** START OF Supplied material **
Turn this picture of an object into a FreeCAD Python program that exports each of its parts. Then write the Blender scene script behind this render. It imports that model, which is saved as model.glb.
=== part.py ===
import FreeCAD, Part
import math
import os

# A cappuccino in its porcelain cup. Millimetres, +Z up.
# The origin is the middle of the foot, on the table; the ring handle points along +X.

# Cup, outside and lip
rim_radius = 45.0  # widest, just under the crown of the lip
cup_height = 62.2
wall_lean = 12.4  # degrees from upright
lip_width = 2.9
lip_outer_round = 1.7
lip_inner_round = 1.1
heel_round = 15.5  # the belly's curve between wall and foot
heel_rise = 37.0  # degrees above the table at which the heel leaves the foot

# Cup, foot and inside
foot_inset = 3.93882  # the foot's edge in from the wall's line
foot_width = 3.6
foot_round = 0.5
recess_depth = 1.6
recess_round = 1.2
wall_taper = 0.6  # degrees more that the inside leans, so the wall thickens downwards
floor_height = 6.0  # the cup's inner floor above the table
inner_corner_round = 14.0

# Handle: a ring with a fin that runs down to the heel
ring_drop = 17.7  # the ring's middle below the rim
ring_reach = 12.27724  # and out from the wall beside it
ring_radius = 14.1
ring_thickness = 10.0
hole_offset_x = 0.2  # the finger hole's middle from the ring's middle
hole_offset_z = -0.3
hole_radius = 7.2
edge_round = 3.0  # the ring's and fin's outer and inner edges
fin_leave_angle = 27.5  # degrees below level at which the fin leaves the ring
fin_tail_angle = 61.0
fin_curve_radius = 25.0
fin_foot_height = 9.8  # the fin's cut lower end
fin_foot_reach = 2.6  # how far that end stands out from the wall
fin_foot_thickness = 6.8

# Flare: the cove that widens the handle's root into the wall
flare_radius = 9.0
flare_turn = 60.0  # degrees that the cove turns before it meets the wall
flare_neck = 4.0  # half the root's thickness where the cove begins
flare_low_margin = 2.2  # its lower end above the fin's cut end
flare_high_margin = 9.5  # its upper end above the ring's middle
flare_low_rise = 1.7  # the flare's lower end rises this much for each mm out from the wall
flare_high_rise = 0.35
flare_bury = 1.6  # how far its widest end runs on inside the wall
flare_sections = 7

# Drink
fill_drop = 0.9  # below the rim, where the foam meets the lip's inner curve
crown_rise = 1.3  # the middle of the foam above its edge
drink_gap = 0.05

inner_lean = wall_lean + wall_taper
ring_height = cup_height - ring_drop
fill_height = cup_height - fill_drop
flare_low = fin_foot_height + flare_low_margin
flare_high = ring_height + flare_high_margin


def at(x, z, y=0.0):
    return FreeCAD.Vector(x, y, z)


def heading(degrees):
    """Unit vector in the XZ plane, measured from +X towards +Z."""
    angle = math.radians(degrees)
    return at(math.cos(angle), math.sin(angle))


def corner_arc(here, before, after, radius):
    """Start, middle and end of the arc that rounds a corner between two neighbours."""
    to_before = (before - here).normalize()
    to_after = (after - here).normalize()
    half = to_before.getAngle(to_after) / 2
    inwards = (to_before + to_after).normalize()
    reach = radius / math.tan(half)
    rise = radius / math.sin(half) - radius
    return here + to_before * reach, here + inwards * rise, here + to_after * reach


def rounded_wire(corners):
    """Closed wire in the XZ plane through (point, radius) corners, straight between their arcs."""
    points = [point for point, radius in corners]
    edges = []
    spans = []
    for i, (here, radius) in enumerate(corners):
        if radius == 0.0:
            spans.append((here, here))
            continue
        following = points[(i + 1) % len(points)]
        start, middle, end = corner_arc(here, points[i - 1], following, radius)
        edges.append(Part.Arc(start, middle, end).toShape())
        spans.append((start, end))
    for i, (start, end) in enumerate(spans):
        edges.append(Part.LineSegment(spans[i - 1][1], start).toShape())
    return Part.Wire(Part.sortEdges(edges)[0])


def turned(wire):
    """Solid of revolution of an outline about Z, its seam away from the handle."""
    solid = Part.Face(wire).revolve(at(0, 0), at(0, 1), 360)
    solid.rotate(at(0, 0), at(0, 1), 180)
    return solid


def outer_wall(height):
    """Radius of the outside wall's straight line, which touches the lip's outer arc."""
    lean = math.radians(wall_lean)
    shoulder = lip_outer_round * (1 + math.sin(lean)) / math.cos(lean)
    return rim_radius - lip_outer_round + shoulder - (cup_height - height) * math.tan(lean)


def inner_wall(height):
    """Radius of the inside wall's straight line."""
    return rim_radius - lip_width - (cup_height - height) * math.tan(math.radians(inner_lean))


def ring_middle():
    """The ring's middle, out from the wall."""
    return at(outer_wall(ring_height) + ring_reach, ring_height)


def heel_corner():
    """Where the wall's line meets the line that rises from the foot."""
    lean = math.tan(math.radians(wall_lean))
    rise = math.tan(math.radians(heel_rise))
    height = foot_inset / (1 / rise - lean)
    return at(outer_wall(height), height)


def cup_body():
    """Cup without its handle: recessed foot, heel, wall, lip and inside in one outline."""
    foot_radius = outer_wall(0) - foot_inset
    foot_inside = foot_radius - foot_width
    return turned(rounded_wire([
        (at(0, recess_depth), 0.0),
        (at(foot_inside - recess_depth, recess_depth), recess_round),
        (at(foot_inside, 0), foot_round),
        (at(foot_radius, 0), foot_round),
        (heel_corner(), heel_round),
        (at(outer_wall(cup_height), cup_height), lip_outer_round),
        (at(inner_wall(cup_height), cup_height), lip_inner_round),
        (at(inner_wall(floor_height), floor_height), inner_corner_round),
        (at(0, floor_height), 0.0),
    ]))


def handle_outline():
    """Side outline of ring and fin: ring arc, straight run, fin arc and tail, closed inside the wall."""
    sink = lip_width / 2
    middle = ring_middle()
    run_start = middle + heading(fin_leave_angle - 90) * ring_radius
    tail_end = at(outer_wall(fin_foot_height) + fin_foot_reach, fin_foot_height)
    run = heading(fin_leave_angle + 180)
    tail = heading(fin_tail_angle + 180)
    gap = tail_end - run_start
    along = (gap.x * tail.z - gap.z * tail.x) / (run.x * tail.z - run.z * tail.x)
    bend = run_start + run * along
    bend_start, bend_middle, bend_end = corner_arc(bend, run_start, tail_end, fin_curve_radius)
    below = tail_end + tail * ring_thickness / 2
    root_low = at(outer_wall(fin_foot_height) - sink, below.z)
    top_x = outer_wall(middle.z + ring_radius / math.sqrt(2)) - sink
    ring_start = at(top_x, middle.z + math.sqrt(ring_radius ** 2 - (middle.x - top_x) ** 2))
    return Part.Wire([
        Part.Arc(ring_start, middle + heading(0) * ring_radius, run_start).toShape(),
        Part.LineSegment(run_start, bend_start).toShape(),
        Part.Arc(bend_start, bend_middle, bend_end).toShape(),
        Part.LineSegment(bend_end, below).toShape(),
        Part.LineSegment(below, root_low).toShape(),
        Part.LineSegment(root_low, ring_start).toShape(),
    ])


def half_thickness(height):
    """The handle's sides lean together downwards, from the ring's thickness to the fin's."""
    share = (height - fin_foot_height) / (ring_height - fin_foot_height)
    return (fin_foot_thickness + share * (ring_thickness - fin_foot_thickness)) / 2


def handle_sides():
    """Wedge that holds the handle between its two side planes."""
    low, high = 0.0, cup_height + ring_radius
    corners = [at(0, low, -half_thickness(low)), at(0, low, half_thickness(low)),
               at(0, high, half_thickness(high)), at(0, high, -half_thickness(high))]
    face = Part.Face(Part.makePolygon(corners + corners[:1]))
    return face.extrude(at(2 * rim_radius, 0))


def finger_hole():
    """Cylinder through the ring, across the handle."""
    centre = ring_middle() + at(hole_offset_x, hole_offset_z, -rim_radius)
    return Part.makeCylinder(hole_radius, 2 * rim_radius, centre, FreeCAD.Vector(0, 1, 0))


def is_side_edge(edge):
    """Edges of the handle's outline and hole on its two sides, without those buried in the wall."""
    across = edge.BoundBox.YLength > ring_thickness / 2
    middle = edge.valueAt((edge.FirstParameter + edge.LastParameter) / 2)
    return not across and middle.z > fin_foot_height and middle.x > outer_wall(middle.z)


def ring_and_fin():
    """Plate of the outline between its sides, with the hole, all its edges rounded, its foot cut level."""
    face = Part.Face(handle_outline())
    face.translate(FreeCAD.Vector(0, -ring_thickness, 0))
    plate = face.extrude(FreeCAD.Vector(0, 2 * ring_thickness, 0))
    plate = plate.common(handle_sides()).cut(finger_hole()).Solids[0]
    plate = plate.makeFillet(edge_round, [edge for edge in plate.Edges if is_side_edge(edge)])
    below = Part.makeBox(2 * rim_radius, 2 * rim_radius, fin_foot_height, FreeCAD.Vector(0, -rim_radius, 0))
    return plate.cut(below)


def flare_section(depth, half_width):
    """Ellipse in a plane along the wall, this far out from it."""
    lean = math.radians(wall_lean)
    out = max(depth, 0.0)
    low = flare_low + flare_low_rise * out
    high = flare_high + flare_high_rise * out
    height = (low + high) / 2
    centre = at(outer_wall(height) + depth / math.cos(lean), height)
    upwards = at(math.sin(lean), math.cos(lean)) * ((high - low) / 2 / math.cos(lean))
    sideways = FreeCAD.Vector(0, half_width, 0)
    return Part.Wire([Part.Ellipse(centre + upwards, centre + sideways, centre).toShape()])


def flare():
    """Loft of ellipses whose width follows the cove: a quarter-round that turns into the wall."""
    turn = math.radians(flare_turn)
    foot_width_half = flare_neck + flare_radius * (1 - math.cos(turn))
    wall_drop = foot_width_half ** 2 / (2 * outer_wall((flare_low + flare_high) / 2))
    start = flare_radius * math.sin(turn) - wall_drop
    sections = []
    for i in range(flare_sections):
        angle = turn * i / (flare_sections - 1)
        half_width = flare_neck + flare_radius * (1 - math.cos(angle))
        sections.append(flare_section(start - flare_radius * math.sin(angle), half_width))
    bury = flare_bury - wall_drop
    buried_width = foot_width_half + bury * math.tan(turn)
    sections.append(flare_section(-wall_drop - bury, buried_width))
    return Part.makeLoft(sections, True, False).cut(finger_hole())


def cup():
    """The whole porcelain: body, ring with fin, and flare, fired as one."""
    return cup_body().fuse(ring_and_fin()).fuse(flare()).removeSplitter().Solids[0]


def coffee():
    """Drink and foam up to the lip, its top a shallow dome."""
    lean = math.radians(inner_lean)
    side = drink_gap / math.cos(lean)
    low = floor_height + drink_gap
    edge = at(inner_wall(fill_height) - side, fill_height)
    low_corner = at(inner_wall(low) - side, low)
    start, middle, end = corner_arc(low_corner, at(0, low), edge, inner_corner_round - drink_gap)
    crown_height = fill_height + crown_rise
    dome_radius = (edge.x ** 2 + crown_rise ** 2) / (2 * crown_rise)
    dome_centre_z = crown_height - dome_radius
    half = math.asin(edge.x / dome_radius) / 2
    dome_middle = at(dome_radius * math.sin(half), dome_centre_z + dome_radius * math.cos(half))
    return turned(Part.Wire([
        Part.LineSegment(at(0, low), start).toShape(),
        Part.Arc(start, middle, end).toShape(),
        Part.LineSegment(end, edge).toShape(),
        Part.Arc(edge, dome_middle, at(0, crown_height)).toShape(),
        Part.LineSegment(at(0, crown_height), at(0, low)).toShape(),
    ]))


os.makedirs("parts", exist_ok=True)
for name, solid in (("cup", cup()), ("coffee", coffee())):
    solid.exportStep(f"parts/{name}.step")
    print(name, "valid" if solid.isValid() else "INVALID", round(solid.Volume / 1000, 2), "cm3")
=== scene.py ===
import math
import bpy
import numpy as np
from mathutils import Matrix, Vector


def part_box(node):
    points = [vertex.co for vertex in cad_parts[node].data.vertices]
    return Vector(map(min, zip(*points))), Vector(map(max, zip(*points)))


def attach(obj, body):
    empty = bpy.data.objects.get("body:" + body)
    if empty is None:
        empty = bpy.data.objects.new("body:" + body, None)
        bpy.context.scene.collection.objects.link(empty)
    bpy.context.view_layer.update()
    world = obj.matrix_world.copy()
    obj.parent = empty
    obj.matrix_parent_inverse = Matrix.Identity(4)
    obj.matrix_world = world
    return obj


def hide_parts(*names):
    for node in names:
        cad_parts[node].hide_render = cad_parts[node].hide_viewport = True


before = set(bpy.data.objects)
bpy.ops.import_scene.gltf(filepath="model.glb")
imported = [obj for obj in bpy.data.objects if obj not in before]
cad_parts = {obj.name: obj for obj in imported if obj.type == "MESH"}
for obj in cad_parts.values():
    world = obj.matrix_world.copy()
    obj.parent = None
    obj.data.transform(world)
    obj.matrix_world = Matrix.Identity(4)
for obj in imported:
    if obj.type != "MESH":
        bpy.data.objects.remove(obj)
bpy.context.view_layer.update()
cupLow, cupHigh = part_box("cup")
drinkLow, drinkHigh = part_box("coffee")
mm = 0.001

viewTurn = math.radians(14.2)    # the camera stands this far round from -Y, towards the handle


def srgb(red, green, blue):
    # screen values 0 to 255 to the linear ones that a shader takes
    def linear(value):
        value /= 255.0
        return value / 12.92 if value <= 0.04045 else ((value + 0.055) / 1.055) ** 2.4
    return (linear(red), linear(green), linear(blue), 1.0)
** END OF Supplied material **
Task description:
In the data above, find the line that contains "obj.matrix_world = Matrix.Identity(4)" and the line that contains "viewTurn = math.radians(14.2)". Repeat exactly those lines and every line between them, and only those.

Task output:
    obj.matrix_world = Matrix.Identity(4)
for obj in imported:
    if obj.type != "MESH":
        bpy.data.objects.remove(obj)
bpy.context.view_layer.update()
cupLow, cupHigh = part_box("cup")
drinkLow, drinkHigh = part_box("coffee")
mm = 0.001

viewTurn = math.radians(14.2)    # the camera stands this far round from -Y, towards the handle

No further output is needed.